### INPUT

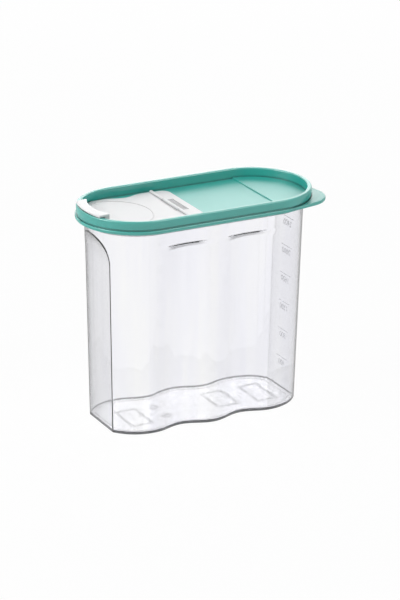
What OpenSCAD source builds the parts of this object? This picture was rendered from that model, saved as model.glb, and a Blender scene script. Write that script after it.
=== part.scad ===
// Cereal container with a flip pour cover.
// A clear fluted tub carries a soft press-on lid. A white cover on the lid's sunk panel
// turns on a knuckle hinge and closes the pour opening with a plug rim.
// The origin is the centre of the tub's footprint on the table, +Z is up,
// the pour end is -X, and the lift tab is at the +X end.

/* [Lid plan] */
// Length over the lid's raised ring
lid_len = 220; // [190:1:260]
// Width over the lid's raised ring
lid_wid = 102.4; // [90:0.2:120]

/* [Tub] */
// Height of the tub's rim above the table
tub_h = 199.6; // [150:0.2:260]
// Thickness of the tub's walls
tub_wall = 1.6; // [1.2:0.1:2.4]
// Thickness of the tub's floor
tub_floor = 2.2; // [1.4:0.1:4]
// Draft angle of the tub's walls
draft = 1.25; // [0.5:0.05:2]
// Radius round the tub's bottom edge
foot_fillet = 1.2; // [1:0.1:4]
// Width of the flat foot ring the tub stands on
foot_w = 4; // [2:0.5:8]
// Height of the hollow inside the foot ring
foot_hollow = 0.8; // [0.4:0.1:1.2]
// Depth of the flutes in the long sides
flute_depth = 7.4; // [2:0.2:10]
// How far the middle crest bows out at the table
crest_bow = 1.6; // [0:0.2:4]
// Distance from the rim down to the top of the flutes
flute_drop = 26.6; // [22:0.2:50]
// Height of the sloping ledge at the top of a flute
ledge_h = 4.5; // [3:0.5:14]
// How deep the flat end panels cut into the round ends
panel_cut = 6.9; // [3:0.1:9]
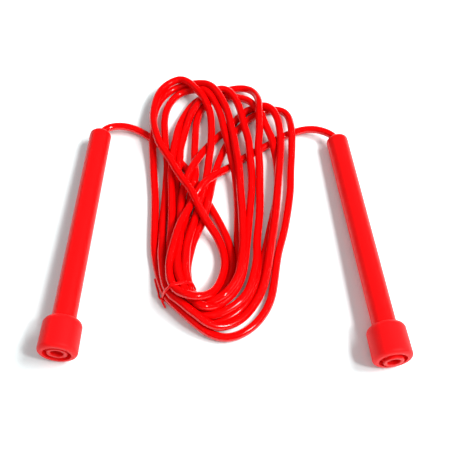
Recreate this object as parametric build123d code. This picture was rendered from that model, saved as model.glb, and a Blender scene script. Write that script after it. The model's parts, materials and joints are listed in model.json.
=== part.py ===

######

• EXERCISE
Locate the word "saved" in the records above, and return each line that has it.

• FINISHED EXERCISE
What OpenSCAD source builds the parts of this object? This picture was rendered from that model, saved as model.glb, and a Blender scene script. Write that script after it.
Recreate this object as parametric build123d code. This picture was rendered from that model, saved as model.glb, and a Blender scene script. Write that script after it. The model's parts, materials and joints are listed in model.json.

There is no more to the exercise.